TO BE DONE | Note how many lines hold "joints" and report that number by itself.

Object data in JSON
----------
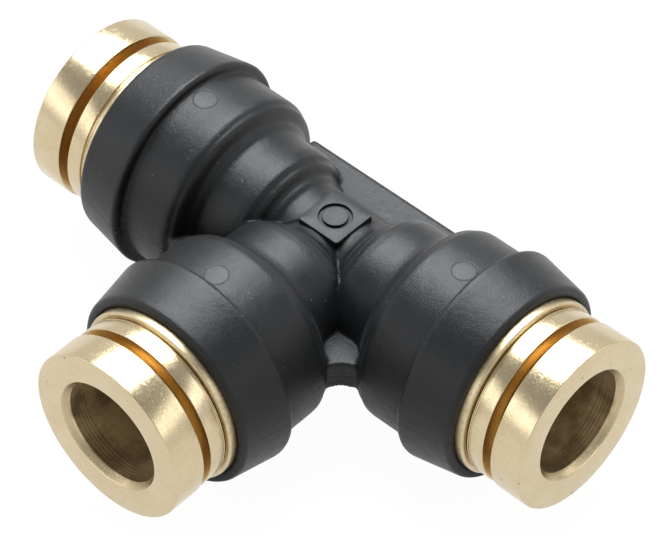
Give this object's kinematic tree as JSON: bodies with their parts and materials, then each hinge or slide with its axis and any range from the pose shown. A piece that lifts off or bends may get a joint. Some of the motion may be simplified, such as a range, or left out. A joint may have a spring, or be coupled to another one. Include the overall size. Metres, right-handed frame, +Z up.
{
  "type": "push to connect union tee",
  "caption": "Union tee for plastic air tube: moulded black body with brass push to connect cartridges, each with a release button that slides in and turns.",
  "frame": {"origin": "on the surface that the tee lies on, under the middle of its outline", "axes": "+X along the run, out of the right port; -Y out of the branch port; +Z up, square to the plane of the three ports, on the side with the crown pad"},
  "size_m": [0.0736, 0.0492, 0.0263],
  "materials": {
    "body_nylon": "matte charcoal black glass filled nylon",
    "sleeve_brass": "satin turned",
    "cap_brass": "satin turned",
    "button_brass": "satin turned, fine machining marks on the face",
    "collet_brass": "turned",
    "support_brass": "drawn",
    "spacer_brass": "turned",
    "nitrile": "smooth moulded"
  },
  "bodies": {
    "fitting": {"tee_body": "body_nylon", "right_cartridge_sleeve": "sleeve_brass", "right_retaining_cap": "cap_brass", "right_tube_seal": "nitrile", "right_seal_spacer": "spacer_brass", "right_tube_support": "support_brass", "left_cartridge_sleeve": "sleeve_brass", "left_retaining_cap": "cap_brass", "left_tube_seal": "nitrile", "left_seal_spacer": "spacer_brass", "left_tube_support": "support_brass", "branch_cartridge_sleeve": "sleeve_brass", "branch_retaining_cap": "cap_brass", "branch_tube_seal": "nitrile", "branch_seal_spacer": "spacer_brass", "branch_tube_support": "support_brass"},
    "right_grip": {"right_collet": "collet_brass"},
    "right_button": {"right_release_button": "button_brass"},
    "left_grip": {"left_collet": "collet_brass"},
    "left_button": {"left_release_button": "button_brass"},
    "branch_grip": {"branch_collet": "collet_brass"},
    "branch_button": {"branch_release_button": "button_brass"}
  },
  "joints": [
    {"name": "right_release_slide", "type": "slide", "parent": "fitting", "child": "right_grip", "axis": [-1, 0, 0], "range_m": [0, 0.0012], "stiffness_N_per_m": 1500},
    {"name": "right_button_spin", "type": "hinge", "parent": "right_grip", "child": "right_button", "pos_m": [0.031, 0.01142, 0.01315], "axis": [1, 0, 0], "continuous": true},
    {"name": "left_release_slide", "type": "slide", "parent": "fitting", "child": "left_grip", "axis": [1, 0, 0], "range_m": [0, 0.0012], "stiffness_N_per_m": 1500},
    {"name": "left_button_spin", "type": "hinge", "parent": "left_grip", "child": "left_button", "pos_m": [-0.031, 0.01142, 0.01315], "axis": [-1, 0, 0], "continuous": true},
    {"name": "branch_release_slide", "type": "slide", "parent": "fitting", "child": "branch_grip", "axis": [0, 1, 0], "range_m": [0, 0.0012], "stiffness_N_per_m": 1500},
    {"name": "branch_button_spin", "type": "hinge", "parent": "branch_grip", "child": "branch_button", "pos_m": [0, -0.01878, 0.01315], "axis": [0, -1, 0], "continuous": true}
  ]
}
----------
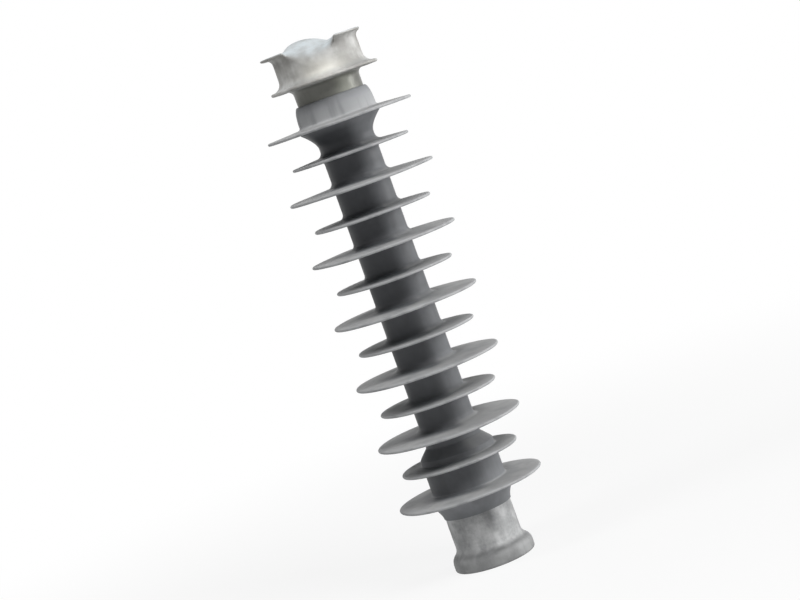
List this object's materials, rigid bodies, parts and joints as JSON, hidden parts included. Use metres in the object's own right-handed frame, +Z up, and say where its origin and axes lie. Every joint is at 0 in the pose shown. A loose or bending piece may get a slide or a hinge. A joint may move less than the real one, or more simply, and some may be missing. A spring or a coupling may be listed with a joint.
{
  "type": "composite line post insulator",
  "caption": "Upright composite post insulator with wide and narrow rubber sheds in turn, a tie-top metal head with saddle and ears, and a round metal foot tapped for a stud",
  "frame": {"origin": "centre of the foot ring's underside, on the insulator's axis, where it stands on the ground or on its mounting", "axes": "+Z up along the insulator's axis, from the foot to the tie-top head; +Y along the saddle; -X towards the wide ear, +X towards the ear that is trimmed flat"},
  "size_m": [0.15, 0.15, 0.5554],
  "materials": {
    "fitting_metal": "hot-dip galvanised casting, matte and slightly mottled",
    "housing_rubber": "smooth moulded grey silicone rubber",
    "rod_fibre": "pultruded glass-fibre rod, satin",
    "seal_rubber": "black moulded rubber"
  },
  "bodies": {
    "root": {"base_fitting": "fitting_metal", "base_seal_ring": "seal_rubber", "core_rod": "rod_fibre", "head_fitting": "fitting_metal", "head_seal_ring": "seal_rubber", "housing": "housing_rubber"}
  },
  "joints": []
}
----------
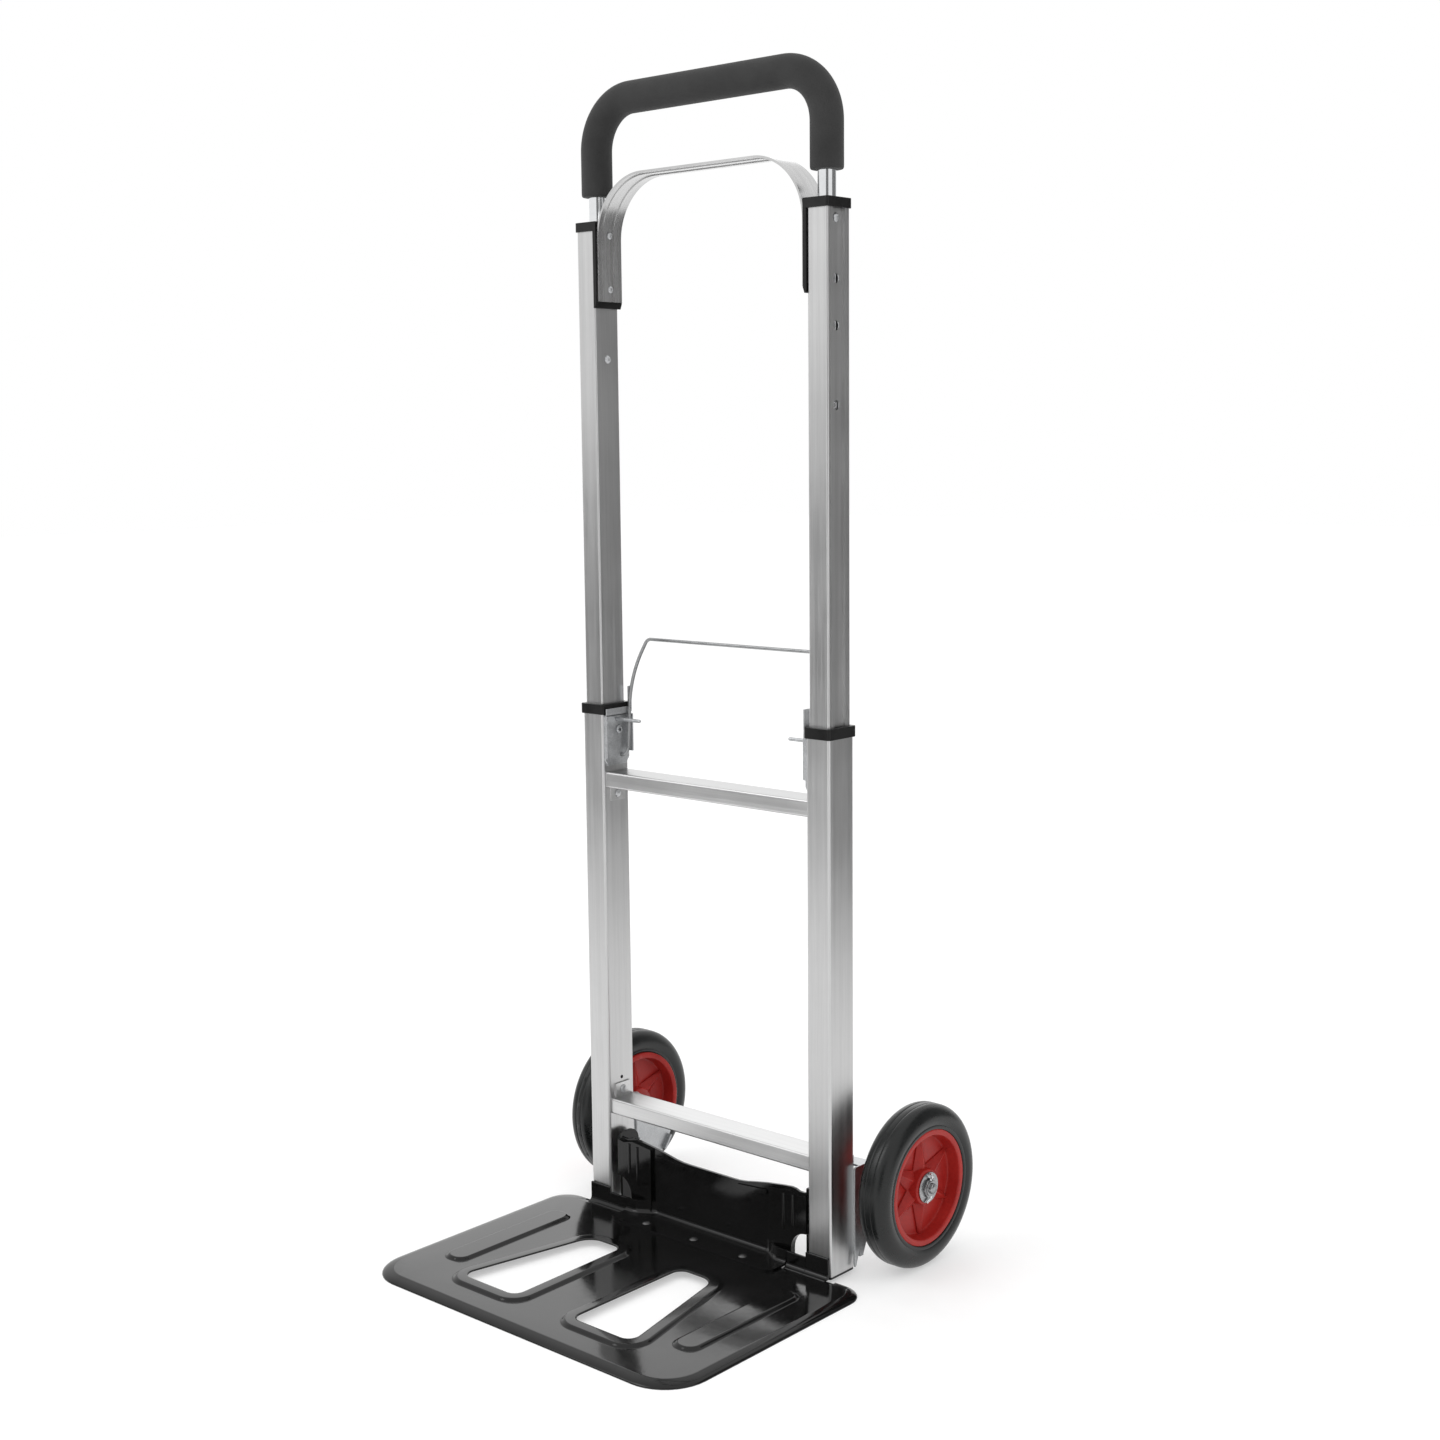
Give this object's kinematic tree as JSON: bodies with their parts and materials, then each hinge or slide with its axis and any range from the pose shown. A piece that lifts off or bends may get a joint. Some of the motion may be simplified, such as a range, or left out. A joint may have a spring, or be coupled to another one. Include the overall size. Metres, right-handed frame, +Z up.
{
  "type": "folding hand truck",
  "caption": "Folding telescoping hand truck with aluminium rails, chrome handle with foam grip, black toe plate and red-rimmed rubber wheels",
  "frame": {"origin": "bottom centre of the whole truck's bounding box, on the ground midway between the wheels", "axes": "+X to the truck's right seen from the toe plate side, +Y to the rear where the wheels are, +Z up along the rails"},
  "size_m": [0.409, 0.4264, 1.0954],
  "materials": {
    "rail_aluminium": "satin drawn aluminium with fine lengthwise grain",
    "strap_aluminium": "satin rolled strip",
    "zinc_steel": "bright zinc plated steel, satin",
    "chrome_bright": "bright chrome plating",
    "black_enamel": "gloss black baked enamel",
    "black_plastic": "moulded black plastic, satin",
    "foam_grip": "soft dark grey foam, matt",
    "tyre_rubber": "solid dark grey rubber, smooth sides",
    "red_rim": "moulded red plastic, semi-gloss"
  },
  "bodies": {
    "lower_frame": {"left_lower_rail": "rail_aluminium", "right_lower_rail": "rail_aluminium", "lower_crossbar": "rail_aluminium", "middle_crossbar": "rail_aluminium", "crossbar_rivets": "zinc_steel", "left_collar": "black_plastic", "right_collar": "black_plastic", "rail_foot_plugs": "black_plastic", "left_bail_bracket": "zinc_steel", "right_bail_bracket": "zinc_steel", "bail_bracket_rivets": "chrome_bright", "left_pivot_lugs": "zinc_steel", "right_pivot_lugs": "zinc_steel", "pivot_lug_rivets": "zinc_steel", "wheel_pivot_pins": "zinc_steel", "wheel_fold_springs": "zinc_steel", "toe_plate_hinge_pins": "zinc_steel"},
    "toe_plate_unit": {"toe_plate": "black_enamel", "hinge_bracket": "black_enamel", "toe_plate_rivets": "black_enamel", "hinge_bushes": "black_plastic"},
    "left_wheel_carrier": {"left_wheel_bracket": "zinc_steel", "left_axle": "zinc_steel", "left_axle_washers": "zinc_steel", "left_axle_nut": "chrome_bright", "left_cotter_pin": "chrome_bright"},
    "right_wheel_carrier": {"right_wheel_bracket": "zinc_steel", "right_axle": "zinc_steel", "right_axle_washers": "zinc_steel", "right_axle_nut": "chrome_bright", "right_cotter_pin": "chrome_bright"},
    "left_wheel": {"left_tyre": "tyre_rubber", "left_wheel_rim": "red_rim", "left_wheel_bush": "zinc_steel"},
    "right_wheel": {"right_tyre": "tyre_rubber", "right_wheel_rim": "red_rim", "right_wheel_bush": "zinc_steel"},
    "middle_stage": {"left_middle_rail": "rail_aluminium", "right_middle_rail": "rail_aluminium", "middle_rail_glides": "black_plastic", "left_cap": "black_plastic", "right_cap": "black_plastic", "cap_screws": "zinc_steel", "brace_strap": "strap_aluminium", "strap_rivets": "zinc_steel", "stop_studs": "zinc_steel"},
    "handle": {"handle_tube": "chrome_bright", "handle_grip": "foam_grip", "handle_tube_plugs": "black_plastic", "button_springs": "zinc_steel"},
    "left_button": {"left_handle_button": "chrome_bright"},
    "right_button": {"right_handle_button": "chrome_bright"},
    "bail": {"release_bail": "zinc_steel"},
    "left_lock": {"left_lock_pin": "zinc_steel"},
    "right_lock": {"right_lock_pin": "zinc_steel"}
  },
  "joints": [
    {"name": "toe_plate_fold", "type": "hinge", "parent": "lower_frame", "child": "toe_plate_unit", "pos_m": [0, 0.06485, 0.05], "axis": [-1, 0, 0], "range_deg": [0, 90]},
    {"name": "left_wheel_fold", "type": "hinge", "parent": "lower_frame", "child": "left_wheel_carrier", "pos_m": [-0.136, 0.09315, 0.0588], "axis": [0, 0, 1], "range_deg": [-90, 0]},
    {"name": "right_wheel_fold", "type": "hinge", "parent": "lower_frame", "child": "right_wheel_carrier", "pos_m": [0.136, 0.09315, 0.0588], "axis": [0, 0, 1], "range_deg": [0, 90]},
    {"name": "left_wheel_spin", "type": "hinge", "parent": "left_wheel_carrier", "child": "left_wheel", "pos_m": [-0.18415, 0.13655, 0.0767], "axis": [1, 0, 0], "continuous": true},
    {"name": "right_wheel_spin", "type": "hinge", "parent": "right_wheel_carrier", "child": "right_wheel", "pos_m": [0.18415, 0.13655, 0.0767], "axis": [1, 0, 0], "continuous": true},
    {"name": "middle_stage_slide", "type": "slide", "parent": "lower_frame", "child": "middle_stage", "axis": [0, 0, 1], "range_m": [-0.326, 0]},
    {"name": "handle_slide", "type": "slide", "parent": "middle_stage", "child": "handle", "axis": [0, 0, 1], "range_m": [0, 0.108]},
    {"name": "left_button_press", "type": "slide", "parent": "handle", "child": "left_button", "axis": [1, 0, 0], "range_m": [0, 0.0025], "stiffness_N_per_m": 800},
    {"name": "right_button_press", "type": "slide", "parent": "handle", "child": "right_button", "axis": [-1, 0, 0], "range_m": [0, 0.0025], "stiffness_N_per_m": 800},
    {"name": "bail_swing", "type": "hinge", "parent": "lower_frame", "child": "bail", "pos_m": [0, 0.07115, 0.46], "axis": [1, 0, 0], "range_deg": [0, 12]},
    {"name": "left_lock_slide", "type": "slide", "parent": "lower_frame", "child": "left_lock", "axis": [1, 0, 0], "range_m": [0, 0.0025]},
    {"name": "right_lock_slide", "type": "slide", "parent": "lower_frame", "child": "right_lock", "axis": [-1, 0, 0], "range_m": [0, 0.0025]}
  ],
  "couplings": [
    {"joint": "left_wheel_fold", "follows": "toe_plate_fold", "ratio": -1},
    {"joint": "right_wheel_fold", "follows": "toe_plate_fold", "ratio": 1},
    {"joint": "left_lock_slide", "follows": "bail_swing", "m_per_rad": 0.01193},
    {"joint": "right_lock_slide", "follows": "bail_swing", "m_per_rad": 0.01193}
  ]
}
----------
EXERCISE RESULT | 4